Tides, weather, and safety before you cast

Every trip starts with the forecast and the tide chart. Use NOAA marine zones for the offshore forecast, a buoy report for real sea state, and a tide chart for the local inlet. If you're crossing an inlet known for breaking seas — Jupiter, St. Lucie, Boca Grande Pass, Oregon Inlet — call the marina or coast guard station before you commit. Our marine weather and navigation hub centralizes the tools we use ourselves.
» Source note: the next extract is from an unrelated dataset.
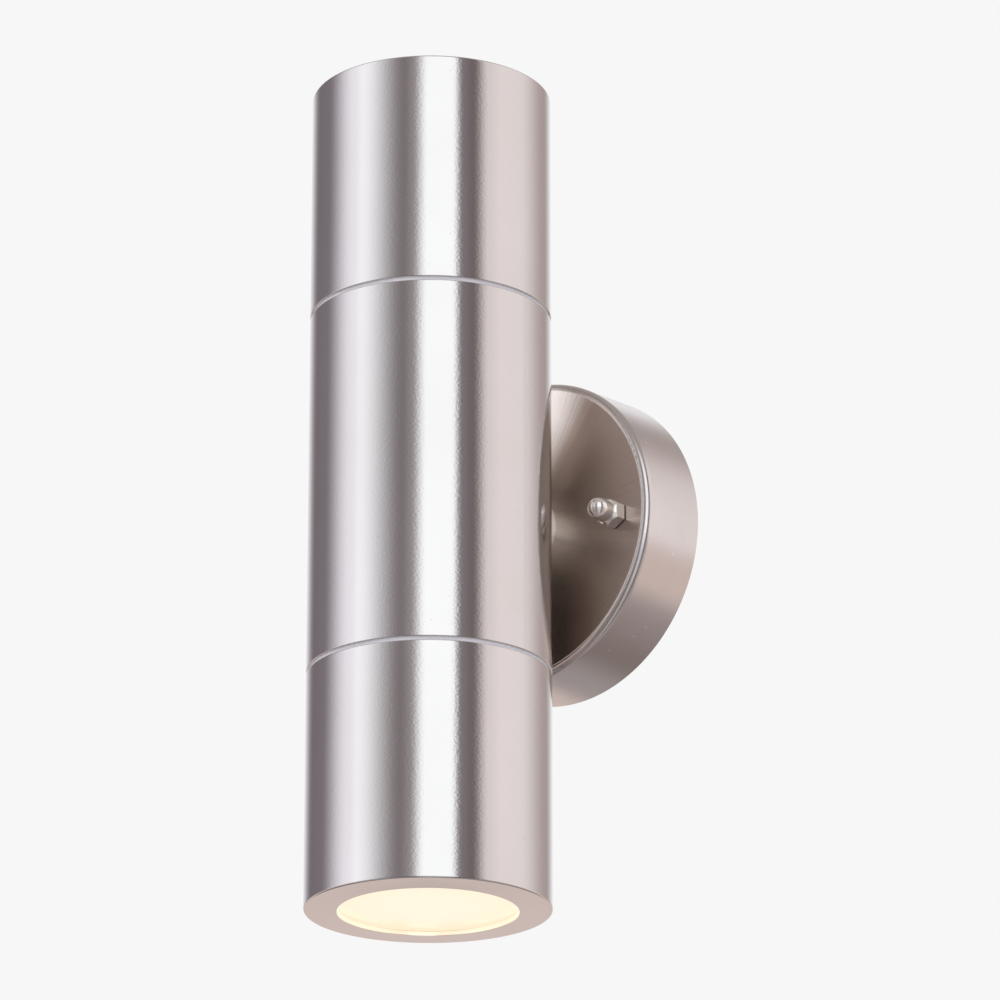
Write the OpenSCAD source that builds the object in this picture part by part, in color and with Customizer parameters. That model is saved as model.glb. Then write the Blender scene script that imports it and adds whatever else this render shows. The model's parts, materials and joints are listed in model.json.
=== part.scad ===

Plan the trip from the marina out

The fastest path to a productive day is to start with the marina. Pick a city you want to fish — browse marinas — read the dockside intel, line up the tide and weather, and book the slip. From there, the hotspots aren't a mystery; they're the structure and the bait, and they've been in the same place for decades.

Fishing Hotspots — FAQ

What makes a good saltwater fishing hotspot?
Structure, current, and bait. Reefs, ledges, wrecks, inlets, and color changes concentrate bait — and pelagics follow bait. Pair structure with a moving tide and you have a hotspot.
How do I find fishing hotspots near my marina?
Start with your home marina's local knowledge — dockmasters and tackle shops know the daily bite. Cross-reference NOAA charts for reefs and wrecks, check tide and current windows, and watch marine weather for safe windows offshore.
Do I need a fishing license to fish from a marina slip?
Most states require a saltwater or freshwater license to fish from a dock, slip, or boat. Rules vary by state and species — check your state agency before casting.
Which Florida cities have the best inshore and offshore fishing access?
Destin, Fort Lauderdale, Miami, Key West, Marathon, Naples, and Stuart all combine deep-water marinas with quick offshore access. Inshore, the Florida Keys, Tampa Bay, and the Indian River Lagoon stand out.
How important is tide timing for a fishing trip?
Critical for inshore species — snook, redfish, tarpon, and flounder feed hard on moving water. Plan trips around the first hour of incoming or outgoing tide and the slack-water change.